The slate is clean. The Borough can now update the timber value and put it out to competitive bid. This time a successful lease can be made with open public process and good forest practices. A stable timber operator could help pay upkeep at Port MacKenzie.
Prudent business practices should work that way but it's not what's actually happening.
In reality, Borough Manger John Moosey is pressuring the Assembly to fast-track an exclusive, sole-source contract. In a rush to seal the deal, a “notwithstanding” legal maneuver is being used that shoves aside Borough laws.
Under these circumstances the new contract would become the law instead of the contract being processed within the law that ensures open public process, competitive bidding and good standard forestry practices.
Who is slated to get this exclusive contract? The same Charles Nash who held the problematic Chijuk leases since 1998. He, and his new associates, would benefit from a screamingly low price of $31.50 an acre—or roughly $2.00 per cord—the same price agreed upon in 2013.
Public accountability and fair process rules that apply to everyone equally would not be considered. Bidding opportunities for other interested timber operators are cut off.
This sets a bad precedent. The Borough's credibility can only be earned through openness, consistency and fairness on an open and level playing field.

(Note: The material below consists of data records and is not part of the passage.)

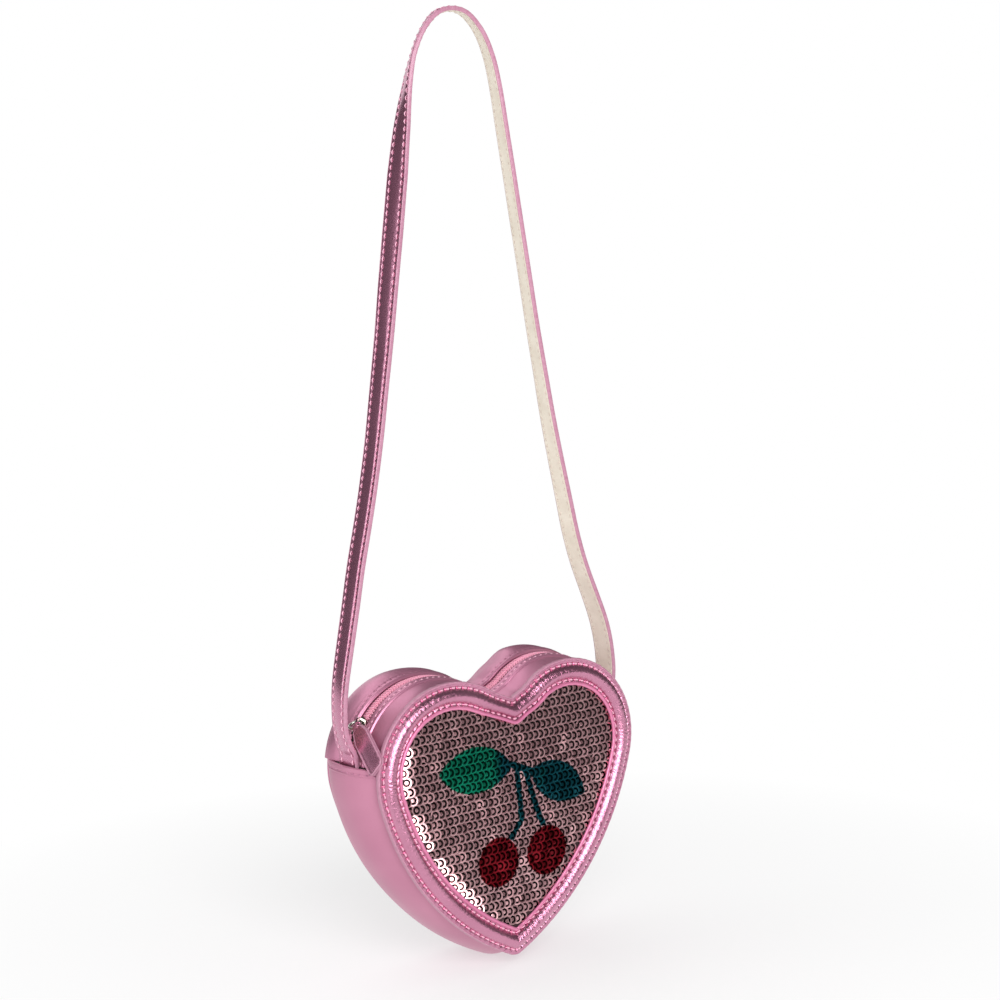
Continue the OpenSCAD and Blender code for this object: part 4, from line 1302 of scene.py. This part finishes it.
@dataclass
class PullTab:
    """The leather pull tab: a strip folded round the ring, two plies thick."""

    turn: float = 70.0
    lean: float = 12.8
    swivel: float = 51.0
    ply: float = 0.8
    length: float = 25.0
    width: float = 10.0
    neck_l: float = 6.0
    neck: float = 2.7
    ring_r: float = 2.8
    slider_deg: float = 146.0
    ring_back: float = 33.0

    def ways(self) -> tuple[Array, Array, Array, Array]:
        """The tab's upper place, and its ways across, up and out, as its frame turns them.

        The ring's middle leans 33 degrees back from the slider at 146 degrees round the
        left lobe, and the tab hangs from it at its own turn.
        """
        hole_z = LOBE_R - 1.8 + 1.1 + 0.3 + 1.2 + 0.9
        hole_x = 0.9 + 0.6 + 0.3 - 3.6
        a = math.radians(self.slider_deg)
        x = LOBE_R - HALF_W + math.cos(a) * hole_z - math.sin(a) * hole_x
        y = math.sin(a) * hole_z + math.cos(a) * hole_x
        way = math.radians(self.slider_deg + 90 - self.ring_back)
        reach = self.ring_r * (1 + math.cos(math.radians(self.turn)))
        at = np.array([x + reach * math.cos(way), -self.ring_r * math.sin(math.radians(self.turn)),
                       y + reach * math.sin(way) - DROP])
        frame = Matrix.Rotation(math.radians(self.lean), 3, "Y") \
            @ Matrix.Rotation(math.radians(-self.swivel), 3, "X") \
            @ Matrix.Rotation(math.radians(90), 3, "Z") @ Matrix.Rotation(math.radians(90), 3, "X")
        m = np.array(frame)
        return at, m[:, 0], m[:, 1], m[:, 2]

    def half(self, v: Array) -> Array:
        """Half the strip's width at heights v below the ring, with a slightly pointed foot."""
        return np.interp(v, [-self.length, -self.length + 1.2, -self.neck_l, -1.0],
                         [self.width / 2 - 1.3, self.width / 2, self.width / 2, self.neck])

    def build(self) -> list[bpy.types.Object]:
        """Two plies, a painted edge round each, and the fold round the ring."""
        at, across, up, out = self.ways()

        def put(u: Array, v: Array, h: Array) -> Array:
            u, v, h = np.broadcast_arrays(u, v, h)
            return (at + u[..., None] * across + v[..., None] * up + h[..., None] * out) * MM

        pieces = []
        v = np.concatenate([np.linspace(-self.length, -self.length + 1.2, 5),
                            np.linspace(-self.length + 1.6, -self.neck_l, 16),
                            np.linspace(-self.neck_l + 0.4, -1.2, 14)])
        t = np.radians(np.linspace(0, 360, 32, endpoint=False))
        c, sn = np.cos(t), np.sin(t)
        for key, middle in (("outer", -0.16 - self.ply / 2), ("inner", 0.16 + self.ply / 2)):
            u = (self.half(v)[:, None] - 0.3) * np.sign(c) * np.abs(c) ** 0.3
            pressed = 0.12 * bell(np.abs(u) - self.half(v)[:, None] + 1.6, 0.4)
            h = middle + (self.ply / 2 - pressed) * np.sign(sn) * np.abs(sn) ** 0.5
            ply = dress(loft(f"tab_{key}_ply", put(u, v[:, None], h)), FoilLeather(rough=0.26, metal=0.86))
            rim_u = np.concatenate([self.half(v), [0], -self.half(v[::-1]), [0]])
            rim_v = np.concatenate([v, [-1.0], v[::-1], [-self.length]])
            edge = dress(tube(f"tab_{key}_edge", put(rim_u, rim_v, np.array(middle)), 0.46 * MM, 8, True),
                         EdgePaint())
            pieces += [ply, edge]
        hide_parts("pull_tab")
        a = np.linspace(0, TAU, 28, endpoint=False)[:, None]
        b = np.linspace(0, TAU, 12, endpoint=False)[None, :]
        r = 1.3 + 0.36 * np.sin(b)
        wide = self.neck * 0.8 * np.sign(np.cos(b)) * np.abs(np.cos(b)) ** 0.4
        fold = loft("tab_fold", put(wide, r * np.cos(a) + 0.1, r * np.sin(a)), True)
        pieces.append(dress(fold, FoilLeather(rough=0.3)))
        return pieces


# ---------------------------------------------------------------- stage

@dataclass
class Stage:
    """Camera, lamps, pale floor, and dark cards that only reflections see."""

    azimuth: float = -38.47
    elevation: float = 8.73
    roll: float = -1.96
    distance: float = 1250.0
    off: tuple = (9.224, 116.485)
    lens: float = 96.07
    floor: float = -0.4398

    def turned(self, at: Array, to: Array) -> Array:
        """Ways right, up and back of something at one place that looks at another."""
        back = unit(np.array(at, float) - np.array(to, float))
        side = unit(np.cross([0, 0, 1.0], back))
        return np.stack([side, np.cross(back, side), back], 1)

    def camera(self) -> None:
        """Stands the camera where the photograph was taken from."""
        az, el, ro = (math.radians(v) for v in (self.azimuth, self.elevation, self.roll))
        back = np.array([math.sin(az) * math.cos(el), -math.cos(az) * math.cos(el), math.sin(el)])
        right, up, _ = self.turned(back, np.zeros(3)).T
        r = right * math.cos(ro) + up * math.sin(ro)
        u = -right * math.sin(ro) + up * math.cos(ro)
        place = back * self.distance + r * self.off[0] + u * self.off[1] - np.array([0, 0, DROP])
        data = bpy.data.cameras.new("camera")
        data.lens, data.sensor_width = self.lens, 36.0
        data.clip_start, data.clip_end = 0.05, 50
        bpy.context.scene.camera = self.stand("camera", data, place * MM, np.stack([r, u, back], 1))

    def stand(self, name: str, data: bpy.types.ID, at: Array, ways: Array) -> bpy.types.Object:
        """Links an object for a camera or lamp at a place, turned by its three ways."""
        obj = bpy.data.objects.new(name, data)
        obj.matrix_world = Matrix([[*row, p] for row, p in zip(ways.tolist(), np.array(at).tolist())]
                                  + [[0, 0, 0, 1]])
        bpy.context.scene.collection.objects.link(obj)
        return obj

    def lamp(self, name: str, at: tuple, to: tuple, size: tuple, power: float) -> None:
        """A soft rectangular lamp at one place that looks at another."""
        data = bpy.data.lights.new(name, "AREA")
        data.shape, data.size, data.size_y = "RECTANGLE", *size
        data.energy = power
        self.stand(name, data, at, self.turned(at, to))

    def card(self, name: str, at: tuple, to: tuple, size: tuple, tone: float) -> None:
        """A plain grey card that only reflections see."""
        side, up, _ = self.turned(at, to).T
        corners = np.array([np.array(at) + a * size[0] / 2 * side + b * size[1] / 2 * up
                            for a, b in ((-1, -1), (1, -1), (1, 1), (-1, 1))])
        mesh = bpy.data.meshes.new(name)
        mesh.from_pydata(corners.tolist(), [], [[0, 1, 2, 3]])
        card = bpy.data.objects.new(name, mesh)
        bpy.context.scene.collection.objects.link(card)
        tree = Shader(name)
        tree.set(Base_Color=(0.0, 0.0, 0.0), Roughness=1.0, Specular_IOR_Level=0.0,
                 Emission_Color=(tone, tone * 0.96, tone * 0.98), Emission_Strength=1.0)
        mesh.materials.append(tree.material)
        card.visible_camera = card.visible_shadow = card.visible_diffuse = False

    def room(self) -> None:
        """White to the camera and to mirrors, and a plain pale room to everything else."""
        world_data = bpy.data.worlds.new("room")
        bpy.context.scene.world = world_data
        world_data.use_nodes = True
        tree = world_data.node_tree
        back = tree.nodes["Background"]
        back.inputs["Color"].default_value = (1, 1, 1, 1)
        path = tree.nodes.new("ShaderNodeLightPath")
        seen = path.outputs["Is Camera Ray"]
        for key in ("Is Glossy Ray", "Is Transmission Ray"):
            add = tree.nodes.new("ShaderNodeMath")
            add.operation, add.use_clamp = "ADD", True
            tree.links.new(seen, add.inputs[0])
            tree.links.new(path.outputs[key], add.inputs[1])
            seen = add.outputs[0]
        level = tree.nodes.new("ShaderNodeMapRange")
        level.inputs["To Min"].default_value, level.inputs["To Max"].default_value = 0.5, 1.0
        tree.links.new(seen, level.inputs["Value"])
        tree.links.new(level.outputs[0], back.inputs["Strength"])

    def ground(self) -> None:
        """A pale floor that keeps the soft shadow near the bag and is plain white further off."""
        corners = [[-9, -9, self.floor], [9, -9, self.floor], [9, 9, self.floor], [-9, 9, self.floor]]
        mesh = bpy.data.meshes.new("floor")
        mesh.from_pydata(corners, [], [[0, 1, 2, 3]])
        floor = bpy.data.objects.new("floor", mesh)
        bpy.context.scene.collection.objects.link(floor)
        tree = Shader("floor")
        tree.set(Base_Color=(0.95, 0.95, 0.95), Roughness=0.9, Specular_IOR_Level=0.0)
        far = tree.node("ShaderNodeVectorMath", {"operation": "LENGTH"}, {0: tree.place()}, "Value")
        mask = far.ramp(0.462, 0.56, 0.5, 1.0)
        path = tree.nodes.new("ShaderNodeLightPath")
        for key in ("Is Glossy Ray", "Is Transmission Ray"):
            mask = mask + Expr(tree, path.outputs[key])
        white = tree.nodes.new("ShaderNodeEmission")
        mix = tree.nodes.new("ShaderNodeMixShader")
        output = next(n for n in tree.nodes if n.type == "OUTPUT_MATERIAL")
        tree.feed(mix.inputs[0], mask.ramp(0, 1))
        tree.links.new(tree.main.outputs[0], mix.inputs[1])
        tree.links.new(white.outputs[0], mix.inputs[2])
        tree.links.new(mix.outputs[0], output.inputs[0])
        mesh.materials.append(tree.material)

    def build(self) -> None:
        """Everything round the purse."""
        bpy.context.scene.view_settings.view_transform = "Standard"
        self.camera()
        self.room()
        self.ground()
        bag = (0, 0, -0.36)
        self.lamp("key", (-0.66, -1.34, 0.22), (0, 0, -0.26), (0.95, 1.25), 25)
        self.lamp("left", (-0.92, 0.40, -0.19), (0, 0, -0.19), (0.36, 0.46), 1.1)
        self.lamp("top", (-0.3, 0.9, 1.4), bag, (2.4, 1.8), 9)
        self.card("right_card", (0.86, -1.0, 0.46), (0, 0, 0.46), (2.1, 1.78), 0.13)
        self.card("upper_card", (0.35, -0.35, 1.25), (0.05, -0.05, -0.3), (2.6, 2.2), 0.05)
        self.card("left_card", (-0.85, 0.95, 0.43), (0, 0, 0.43), (2.3, 1.72), 0.03)
        self.card("side_card", (0.5, 0.23, 0.06), (0, 0, 0.06), (0.9, 1.0), 0.06)
        self.card("low_card", (-0.15, -0.28, -0.43), (-0.12, -0.22, 5), (0.32, 0.2), 0.06)


def main() -> None:
    """Loads the frame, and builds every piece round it."""
    logging.basicConfig(level=logging.INFO, format="%(message)s")
    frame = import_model()
    Stage().build()
    for part in (FrontFrame(), BackPanel(), BottomGusset(), ZipGusset(), Sequins()):
        for piece in part.build():
            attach(piece, "bag")
    Strap().build()
    for piece in PullTab().build():
        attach(piece, "pull_tab")
    lining = Woven(slot="lining_cloth", light=(0.82, 0.78, 0.70), dark=(0.66, 0.61, 0.53))
    carried_over = {
        "sequin_backing": Woven(slot="backing_cloth", light=(0.06, 0.025, 0.03), dark=(0.035, 0.012, 0.016)),
        "front_board": Board(), "back_board": Board(), "front_lining": lining, "back_lining": lining,
        "gusset_lining": lining, "zip_stops": Nickel(), "slider_body": Nickel(),
        "slider_bridge": Nickel(), "pull_ring": Nickel()}
    for name, finish in carried_over.items():
        dress_node(frame["nodes"][name], finish)


if __name__ == "__main__":
    main()
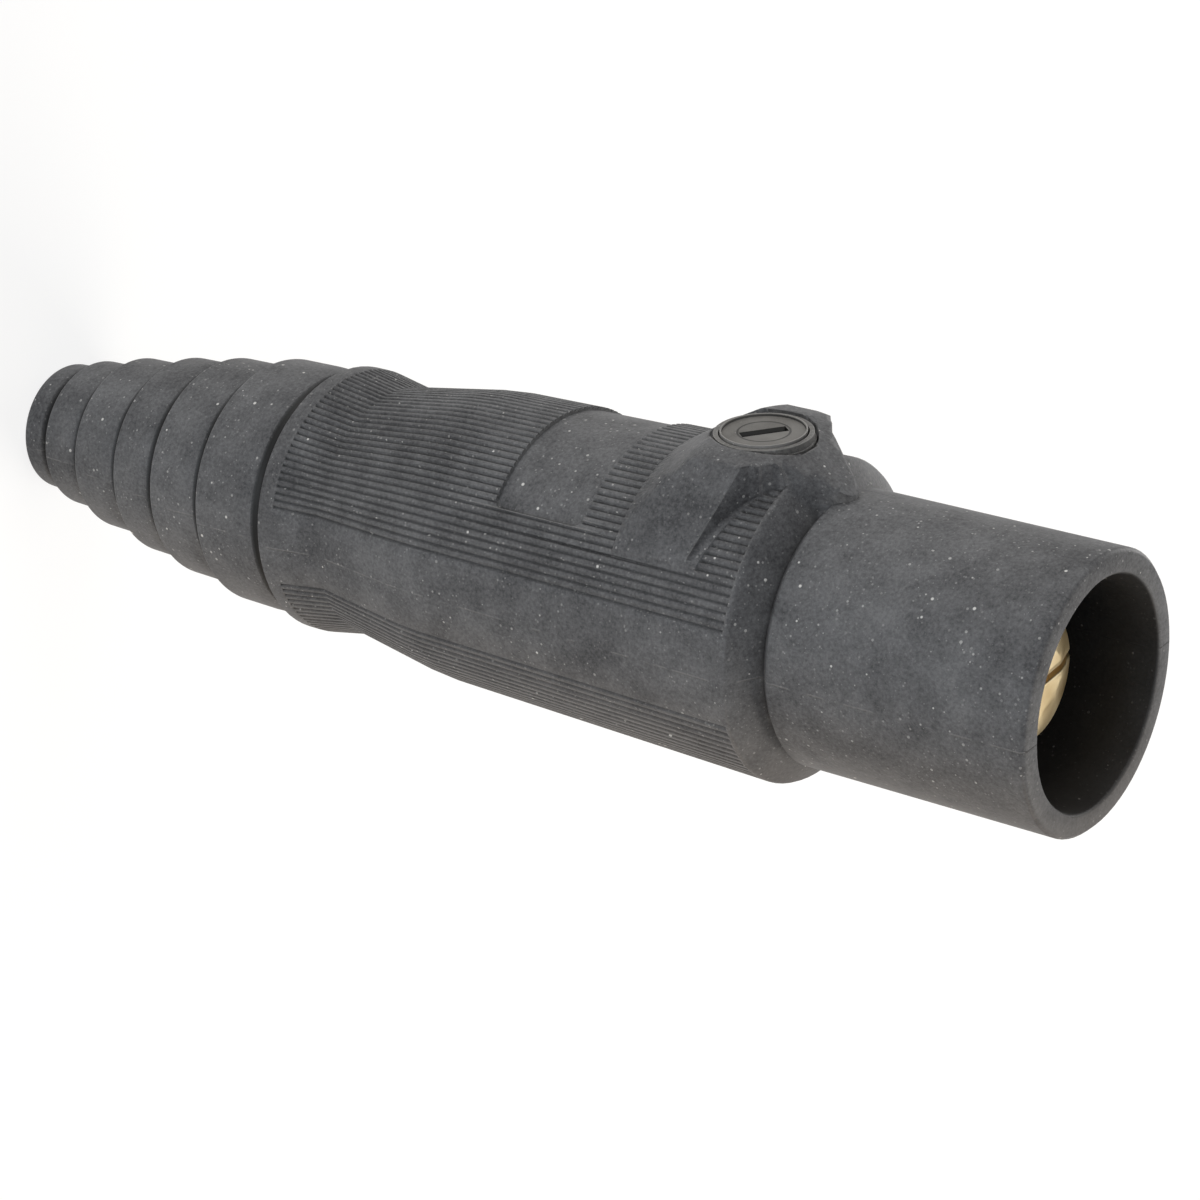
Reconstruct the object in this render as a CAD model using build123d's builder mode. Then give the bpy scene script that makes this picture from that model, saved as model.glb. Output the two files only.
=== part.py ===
"""Single-pole in-line power plug: a moulded rubber sleeve with a shrouded brass contact.

Frame: the plug stands on its cable end. Z runs up along the contact and out of the mouth,
the retaining screw faces -Y, and the origin is on the contact's axis at the floor of the
shroud. Lengths are in millimetres and angles in degrees.
"""

import os
from math import radians, tan

from build123d import *

os.makedirs("parts", exist_ok=True)

# Shroud around the contact pin
shroud_depth = 40.0
shroud_radius = 22.5
mouth_radius = 18.45
mouth_outer_edge = 0.8
mouth_inner_edge = 0.5
shoulder_edge = 1.4
shoulder_height = 2.2
shoulder_z = -6.4

# Front collar and ribbed grip
collar_z = -10.0
collar_lip = 0.6
collar_radius = 26.2
grip_radius = 26.5
grip_rear_radius = 24.95
grip_rear_z = -76.0
waist_radius = 21.75
waist_z = -96.4
rear_collar_radius = 23.3
rear_collar_z = -105.4
rear_collar_length = 3.2
grip_bend = 2.6
rear_collar_edge = 0.6

# Stepped cable grip: front ring first, each ring cut off at its groove to suit the cable
ring_lengths = (15.4, 12.8, 10.7, 11.7, 9.8, 7.0)
ring_radii = (21.8, 19.7, 17.85, 15.7, 13.4, 11.6)
ring_groove = 1.2
ring_groove_depth = 1.7
ring_edge = 0.7
tail_bore_radius = 7.0
tail_taper_radius = 14.2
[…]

It would help to have a stable operator at Port MacKenzie that pays some upkeep. While the concept is good, and one that I support, the devil is in the details.
Why the rush? A reliable timber operator can be found just as quickly through the open bidding process as the fast-track sole-source proposal being pushed.
One state forest worker who spoke April 3rd that beetle infested spruce should not be cut from now through July.
Critical elements of the required Detailed Plan of Operation are incomplete. There is no Timber Transporation Plan, which is required to be open to public review and comment.
Serious safety and road maintenance issues have already been raised on local roads that are already overloaded without logging trucks running 24 hours per day, 5 days a week for 5 years, as proposed.
Bottom line. During the same time it would take to push through the fast-track sole-source contract, an open competitive bid can be held. The value of timber can be updated, with full public process and good forest practices intact. It would demonstrate, to other timber operators, that everyone will be treated fairly under the same rules.
We have the time to do this right. The Borough needs to ensure public accountability and a fair process. Open competitive bids. Conduct a successful timber sale that benefits the port and opens up some new economic opportunities.
Help the Assembly think this through carefully. People are invited to comment, share ideas and ask questions during the public hearing at the regular Borough Assembly Meeting this coming Tuesday, April 17th.
We cannot afford another ferry-type fiasco.
Jim Sykes serves on the Matanuska Susitna Borough Assembly. The opinions expressed are his own, personal views.